[Set problem]: Print the data that follows exactly.

[Given information]:

....

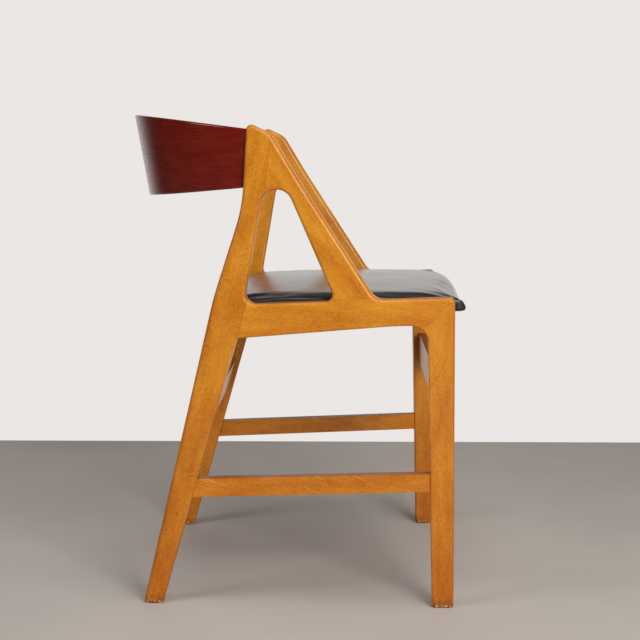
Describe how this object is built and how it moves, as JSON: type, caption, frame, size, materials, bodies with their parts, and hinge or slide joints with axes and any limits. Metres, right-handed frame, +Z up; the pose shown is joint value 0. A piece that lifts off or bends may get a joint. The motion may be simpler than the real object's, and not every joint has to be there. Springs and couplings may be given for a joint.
{
  "type": "dining chair",
  "caption": "Dining chair with toed-in A-shaped side frames, a bent wooden backrest shell that wraps round between the posts, and a padded leather seat.",
  "frame": {"origin": "on the floor, under the middle of the chair's bounding box", "axes": "+Z up, the sitter faces -Y, +X to the sitter's left, the chair is symmetric about the plane X = 0"},
  "size_m": [0.4996, 0.515, 0.7262],
  "materials": {
    "beech_frame": "lacquered beech, honey brown",
    "beech_cleat": "planed beech, unlacquered",
    "beech_dowel": "fluted beech dowel",
    "steel_screw": "zinc-plated wood screw",
    "mahogany_shell": "glossy lacquered red-brown veneer over bent plywood",
    "seat_plywood": "raw birch plywood",
    "seat_foam": "polyurethane foam",
    "black_leather": "satin black upholstery leather",
    "lining_cloth": "black non-woven lining"
  },
  "bodies": {
    "root": {"right_front_leg": "beech_frame", "right_rear_leg": "beech_frame", "right_arm_brace": "beech_frame", "right_side_rail": "beech_frame", "right_side_stretcher": "beech_frame", "right_seat_cleat": "beech_cleat", "right_frame_dowels": "beech_dowel", "left_front_leg": "beech_frame", "left_rear_leg": "beech_frame", "left_arm_brace": "beech_frame", "left_side_rail": "beech_frame", "left_side_stretcher": "beech_frame", "left_seat_cleat": "beech_cleat", "left_frame_dowels": "beech_dowel", "front_rail": "beech_frame", "rear_rail": "beech_frame", "cross_rail_dowels": "beech_dowel", "cleat_screws": "steel_screw", "seat_screws": "steel_screw", "backrest": "mahogany_shell", "seat_board": "seat_plywood", "seat_foam": "seat_foam", "seat_cover": "black_leather", "seat_underside": "lining_cloth"}
  },
  "joints": []
}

....

[Task result]:
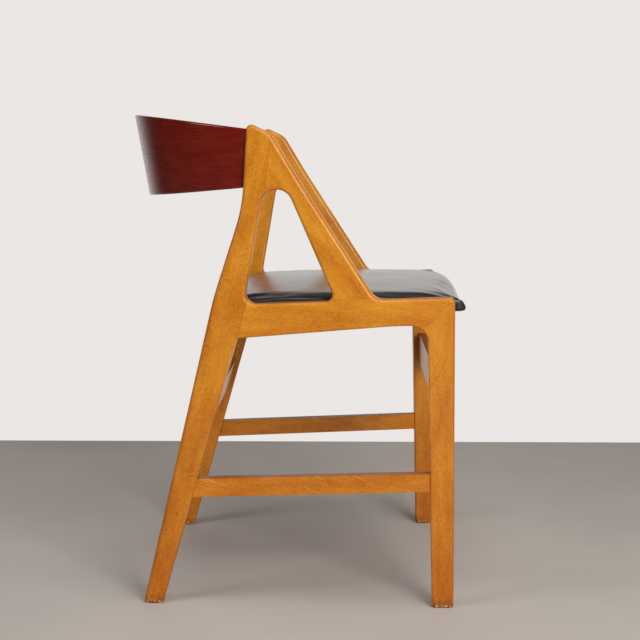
Describe how this object is built and how it moves, as JSON: type, caption, frame, size, materials, bodies with their parts, and hinge or slide joints with axes and any limits. Metres, right-handed frame, +Z up; the pose shown is joint value 0. A piece that lifts off or bends may get a joint. The motion may be simpler than the real object's, and not every joint has to be there. Springs and couplings may be given for a joint.
{
  "type": "dining chair",
  "caption": "Dining chair with toed-in A-shaped side frames, a bent wooden backrest shell that wraps round between the posts, and a padded leather seat.",
  "frame": {"origin": "on the floor, under the middle of the chair's bounding box", "axes": "+Z up, the sitter faces -Y, +X to the sitter's left, the chair is symmetric about the plane X = 0"},
  "size_m": [0.4996, 0.515, 0.7262],
  "materials": {
    "beech_frame": "lacquered beech, honey brown",
    "beech_cleat": "planed beech, unlacquered",
    "beech_dowel": "fluted beech dowel",
    "steel_screw": "zinc-plated wood screw",
    "mahogany_shell": "glossy lacquered red-brown veneer over bent plywood",
    "seat_plywood": "raw birch plywood",
    "seat_foam": "polyurethane foam",
    "black_leather": "satin black upholstery leather",
    "lining_cloth": "black non-woven lining"
  },
  "bodies": {
    "root": {"right_front_leg": "beech_frame", "right_rear_leg": "beech_frame", "right_arm_brace": "beech_frame", "right_side_rail": "beech_frame", "right_side_stretcher": "beech_frame", "right_seat_cleat": "beech_cleat", "right_frame_dowels": "beech_dowel", "left_front_leg": "beech_frame", "left_rear_leg": "beech_frame", "left_arm_brace": "beech_frame", "left_side_rail": "beech_frame", "left_side_stretcher": "beech_frame", "left_seat_cleat": "beech_cleat", "left_frame_dowels": "beech_dowel", "front_rail": "beech_frame", "rear_rail": "beech_frame", "cross_rail_dowels": "beech_dowel", "cleat_screws": "steel_screw", "seat_screws": "steel_screw", "backrest": "mahogany_shell", "seat_board": "seat_plywood", "seat_foam": "seat_foam", "seat_cover": "black_leather", "seat_underside": "lining_cloth"}
  },
  "joints": []
}